JR, which won the 1976 National Book Award, has an unearned reputation for opacity. In truth, like much of the Modernist fiction which Gaddis drew intellectual inspiration from, the novel teaches you how to read it. Modernism always moves in two directions at once, whispering the secret language while at the same time offering a path of initiation through deep engagement. It requires the sort of attentiveness, in fact, which the automation of the arts resists. In the case of JR, the plot is simple: an eleven-year-old boy named J R Vansant creates a financial fortune (at least on paper) by manipulating penny stocks at a distance via payphone and money order. The book’s reputation for difficulty comes from it being written completely in dialogue, often with little indication as to who is speaking except through context and idiosyncrasies of diction. For instance, in a snippet which explains the very processes the novel itself is modeling:

Before we go any further here, has it ever occurred to any of you that all this is simply one grand misunderstanding? Since you're not here to learn anything, but to be taught so you can pass these tests, knowledge has to be organized so it can be taught, and it has to be reduced to information so it can be organized; do you follow that? In other words, this leads you to assume that organization is an inherent property of the knowledge itself, and that disorder and chaos are simply irrelevant forces that threaten it from outside. In fact it's exactly the opposite. Order is simply a thin, perilous condition we try to impose on the basic reality of chaos...

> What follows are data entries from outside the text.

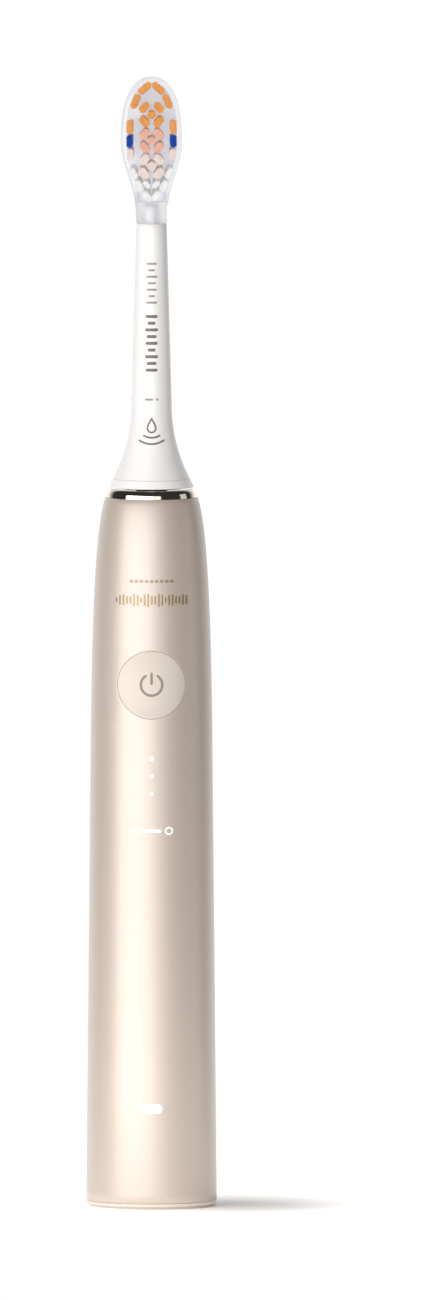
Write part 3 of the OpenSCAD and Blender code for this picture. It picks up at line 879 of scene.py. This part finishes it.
def stroke(points, width, surface, height, closed=False):
    """A thin ribbon with round ends that lies on a surface, along points of (x, z)."""
    across, sunk, buried = 6, 0.002, 0.03
    rows = []
    for p, along, share in stroke_samples(points, width, closed):
        side = Vector((-along.y, along.x))
        top, under = [], []
        for s in (2 * k / across - 1 for k in range(across + 1)):
            q = p + side * s * share * width / 2
            rise = height * (1 - s ** 6) * min(1.0, share * 1.5) - sunk
            top.append((q.x, surface(q.x, q.y) - rise, q.y))
            under.insert(0, (q.x, surface(q.x, q.y) + buried, q.y))
        rows.append(top + under)
    verts, faces = [v for row in rows for v in row], skin(rows, closed)
    for a in () if closed else (0, len(verts) - len(rows[0])):
        b = a + 2 * across + 1
        faces += [(a + k, b - k, b - k - 1, a + k + 1) for k in range(across)]
    return verts, faces


def add_marks(name, strokes, surface, finish, body, slot, height=0.03):
    """One piece from several strokes, each (points, width) or (points, width, True) for a loop."""
    verts, faces = [], []
    for points, width, *closed in strokes:
        merge(verts, faces, stroke(points, width, surface, height, bool(closed)))
    add_piece(name, verts, faces, finish, body, slot)


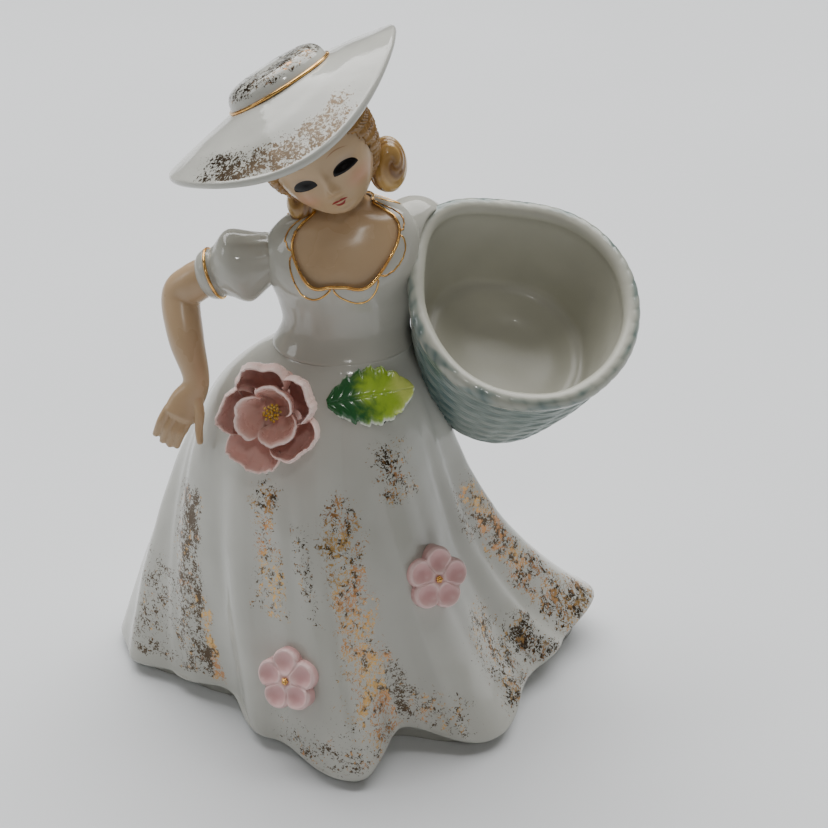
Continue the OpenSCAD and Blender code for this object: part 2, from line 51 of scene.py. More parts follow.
WAIST_H, WAIST_W, WAIST_D = 78, 27, 23
HEM_W, HEM_D = 107, 80
SKIRT_WALL, FOLD_SWIRL, BASE_T = 2.6, 24, 3
SKIRT_X = 1.5
BODICE_H, BODICE_W, BUST_W, BUST_D, BODICE_WALL = 28, 23, 28.4, 21, 2.2
NECKLINE_T = 0.5
HEAD_W, HEAD_D, HEAD_H, NECK_R, HAIR_T, HEAD_LEAN = 20, 19.4, 20.6, 4, 1, 28
CROWN_R, CROWN_H, BRIM_R, BRIM_T, HAT_LEAN = 10, 4, 24.2, 1.5, 31
PUFF_R, ARM_R, WRIST_R = 6.2, 3.5, 2.6
MOUTH_R, FLOOR_R, BASKET_H, BASKET_WALL, RIM_T = 22, 14, 30, 2.4, 3.4
BASKET_LEAN, MOUTH_LEAN = 28, 38
ROSE_R, PETAL_T, LEAF_L, LEAF_T, BLOSSOM_R, BEAD_R = 12, 1, 17, 1.2, 6.5, 0.6
HEM_LIP, FOOT_IN, FOOT_W, LIFT_MIN = 1.2, 4.5, 2.4, 2.6
FOLDS = [(12, 2.5, 9), (38, -4, 6), (60, 2, 3), (82, -4.5, 6), (104, 2, 3), (128, -5, 6),
         (150, -1, 3.5), (171, -0.8, 2.6), (186, -4.5, 3), (198, -12, 4), (216, -15, 5.5),
         (244, -6, 3.4), (273, 4, 2.6), (290, -6.5, 6.5), (312, -0.8, 3), (341, -10, 5),
         (354, -7, 6)]
FOLD_ENDS = FOLDS + [(FOLDS[0][0] + 360, FOLDS[0][1], FOLDS[0][2])]


# ---------- Curves and frames ----------

def cosd(a):
    return math.cos(math.radians(a))


def sind(a):
    return math.sin(math.radians(a))


def mix(a, b, t):
    return a + (b - a) * t


def clamp(x, low=0.0, high=1.0):
    return min(high, max(low, x))


def ease(t):
    return (1 - math.cos(math.pi * clamp(t))) / 2


def ramp(x, low, high):
    """0 below low, 1 above high, and smooth between."""
    return ease((x - low) / (high - low))


def bump(x, middle, half):
    """1 at the middle, falling to nothing a few halves away."""
    return math.exp(-((x - middle) / half) ** 2)


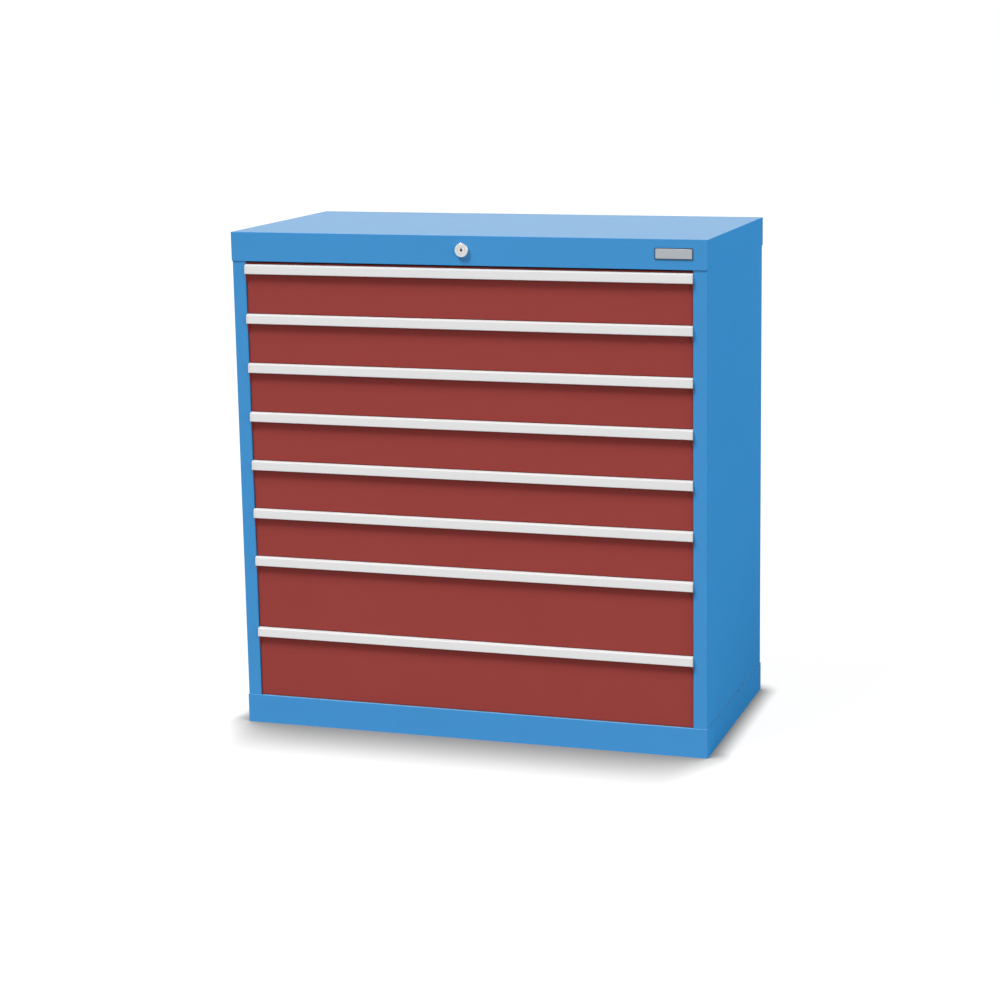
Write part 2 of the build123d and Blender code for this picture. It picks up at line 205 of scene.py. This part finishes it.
def bump(tree, shader, heights):
    """Bumps stacked on each other; each height is (factor, strength, depth in metres)."""
    last = None
    for factor, strength, depth in heights:
        made = node(tree, "ShaderNodeBump", Strength=strength, Distance=depth)
        tree.links.new(factor, made.inputs["Height"])
        if last:
            tree.links.new(last.outputs["Normal"], made.inputs["Normal"])
        last = made
    tree.links.new(last.outputs["Normal"], shader.inputs["Normal"])


def with_painted_light(tree, paint, painted_light):
    """The paint with painted light mixed into the faces that look up or ahead: a colour by where a face
    looks, lighter or darker as light would make it.
    """
    if painted_light is None:
        return paint
    colour, above, ahead = painted_light
    parts = node(tree, "ShaderNodeSeparateXYZ")
    tree.links.new(node(tree, "ShaderNodeNewGeometry").outputs["Normal"], parts.inputs[0])
    forward = maths(tree, "MULTIPLY", parts.outputs["Y"], -1)
    share = maths(tree, "ADD", between(tree, parts.outputs["Z"], 0, above, start=PAINTED_LIGHT_FROM),
                  between(tree, forward, 0, ahead, start=PAINTED_LIGHT_FROM))
    return mixed(tree, share, paint, colour)


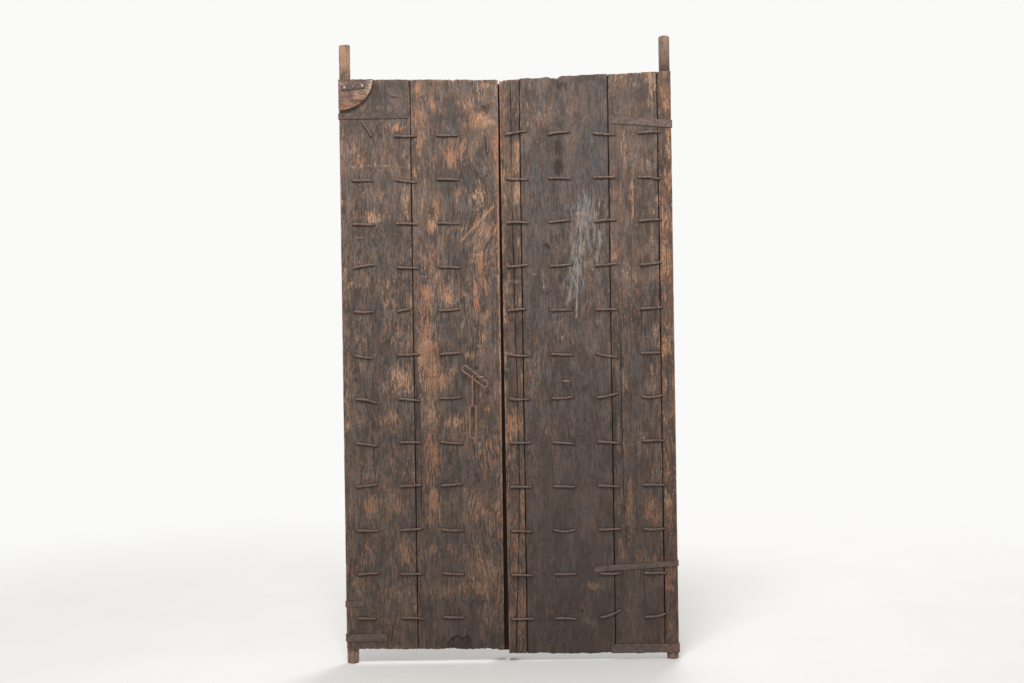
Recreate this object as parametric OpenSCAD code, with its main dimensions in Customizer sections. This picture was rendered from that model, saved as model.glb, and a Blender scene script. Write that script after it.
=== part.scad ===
// A pair of old plank door leaves, shut, seen from the inner side.
// Each leaf turns on round pivots cut on its outer edge, and hangs in sockets instead of hinges.
// +Z is up, the plain inner face looks towards -Y, and the rails are on the +Y side.
// The origin is the foot of the right leaf's pivot.

/* [Left leaf] */
// Width of the outer plank, which carries the pivots
left_outer_w = 246; // [200:1:320]
// Width of the plank at the meeting edge
left_inner_w = 303.5; // [250:1:380]
// Height of the leaf's foot above the origin, at the outer edge
left_foot_z = 49; // [20:1:60]
// How much lower the foot is at the meeting edge
left_foot_drop = 7; // [0:1:15]
// Height of the leaf's head above the origin, at the outer edge
left_head_z = 2024; // [1650:1:2450]
// How much lower the head is at the meeting edge
left_head_drop = 8; // [0:1:20]
// How much the meeting edge leans away from the other leaf, head to foot
left_meeting_lean = 6; // [0:0.5:10]
// Length of the head pivot above the leaf
left_pivot_l = 119; // [60:1:160]

/* [Right leaf] */
// Width of the stile, which carries the pivots
stile_w = 47; // [42:1:70]
// Width of the outer plank
right_outer_w = 170; // [140:1:220]
// Width of the middle plank
right_middle_w = 304; // [250:1:380]
// Width of the narrow plank at the meeting edge
right_meeting_w = 68; // [60:1:100]
// Height of the leaf's foot above the origin, at the outer edge
right_foot_z = 19; // [12:1:40]
// How much higher the foot is at the meeting edge
right_foot_rise = 7; // [0:1:15]
// Height of the leaf's head above the origin, at the outer edge
right_head_z = 2037; // [1650:1:2450]
// How much lower the head is at the meeting edge
right_head_drop = 24; // [0:1:40]
// How much the meeting edge leans away from the other leaf, head to foot
right_meeting_lean = 5; // [0:0.5:10]
// Length of the head pivot above the leaf
right_pivot_l = 122; // [60:1:160]

/* [Both leaves] */
// Thickness of every plank
plank_t = 34; // [26:1:38]
// Width of the open joints between planks
plank_gap = 1.5; // [0.5:0.5:4]
// Depth of those joints; behind them the planks meet
joint_depth = 12; // [6:1:14]
// Gap between the leaves at the head
meeting_gap = 5; // [3:0.5:12]
// Radius of the four pivots
pivot_r = 19.5; // [17:0.5:22]

/* [Decay] */
// Width of the rotted hollow in the foot of the left leaf
rot_w = 88; // [60:1:110]
// Height of the hollow
rot_h = 52; // [30:1:60]
// Depth of the hollow
rot_depth = 9; // [5:1:14]
// Distance of the hollow's middle from the meeting edge
rot_in = 163; // [120:1:200]
// Width of the notch in the head of the right leaf
notch_w = 27; // [10:1:40]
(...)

A plot can be discerned within the cacophony of voices, but engaging with it isn’t necessary for understanding Gaddis’s larger point, which is embedded in the form of the book itself. JR makes itself into an artifact of what it’s about. Tabbi is worth quoting again here, at length:

The intrapersonal communication, which in JR is indeed people talking mostly past one another, is by no means the only communication at work in the novel and, indeed, in the present multimediated world in which we actually do live and take cognizance of one another. Going beyond the humanist, humanizing imagination, Gaddis shows what it can be to write realistically in the current wold-spanning, media-dominated age. Systems nowadays rarely conform to what we can say about them, whether we are speaking person-to-person or over broadcast and reception media; that is, they rarely conform to our intuitive understanding, shaped as such understanding has been by causal, classical mechanics (of the Newtonian theory) and by managed economies and official national languages. Similarly, the modern novel, which emerged out of these same nationalist programs and mechanistic paradigms, has evolved various nonintuitive, antirepresentational stances.

Tabbi’s use of the word “humanism” recalls another writer, one not typically paired with William Gaddis: Frencesco Petrarca, commonly known as Petrarch. If Gaddis uses his fiction to mirror and satirize a world where language systems have automated thinking and being in ways often hidden to us, Petrarch, the father of Renaissance humanism, was an equal critic of the secret languages of his own society, which he saw as doing much the same thing. But where Gaddis inhabits the secret language and emphasizes its damaging effects, Petrarch was more often an advocate for a unifying and sagacious eloquence. James Hankins, probably the foremost American scholar on Renaissance political thought, describes the goals of Petrarch and his cohort as:

…[aspiring] to build political communities led by educated people, and the leaders of those communities ought to be able to address their fellow citizens as equals in council, using lucid arguments. They should not take refuge in legal mysteries understood only by specialists...The humanist idol Cicero had been able to advocate courses of action to his fellow citizens in their common speech, however artfully arranged, while the legal profession, even in antiquity, preferred to wrap itself in a jargon only understood by itself…

It wasn’t just the legal profession which Petrarch responded to, but the decayed version of scholasticism rampant in quattrocento universities. The “subhuman argot” of scholastic jargon, as Hankins calls it, uttered like the Opish of summer camp kids, was put then towards the same ends that it’s put now. Baffling clarity of thought. Creating cabals of agreement. Automating perception and avoiding the inevitable mistake which always attends authentic thinking. Petrarch in his day advocated for eloquence. It wasn’t enough to say something which carried the weight of logic. Speech must also persuade with beauty. And of course it wasn’t enough to be beautiful, but it must also resonate with rationality. Whereas the jargon of professions, and the language of ideology in general, always tends towards something like a curse or magic spell, full of hidden meaning but when uttered affects immediate change in the physical world, Petrarch advocated for the wisdom of speech as art. A living thing resonating in the hearts of his fellow citizens because it was also crafted within the chambers of his own. Academic jargon is the linguistic equivalent of the player piano. Humanist eloquence is a piece performed by human hands.

The player piano itself was just a doomed creature, and a victim of the historical process by which it came into existence. Its lifespan was relatively short, only a couple decades in all. It would go on to be replaced by the radio and the gramophone, themselves succeeded by television, tapes, CDs, computers, etc. Nothing grew but the business. Gaddis’s final book, Agapē Agape, was his most autobiographical. It was about a dying old man who always meant to write a vast history of the secret role of the player piano in the automation of the arts but never quite got around to actually doing it. Sound familiar? The title alone reveals a wry sense of what Gaddis was after his entire career. His entire life. Agapē is a form of love, broader and more profound than the sorts of love reserved for family or sexual partners. Gaddis defined it as “that natural merging of created life in this creation in love that transcends it, a celebration of the love that created it.” The description seems to invoke God. It might. But what it most certainly references for Gaddis is the love reserved for the things which we create ourselves out of the materials of our lives. Art, in other words. The loss of such a love, gently murdered by automation, is concealed by a conspiracy of language. Art and eloquence, nearly synonymous, are victims of the same crime.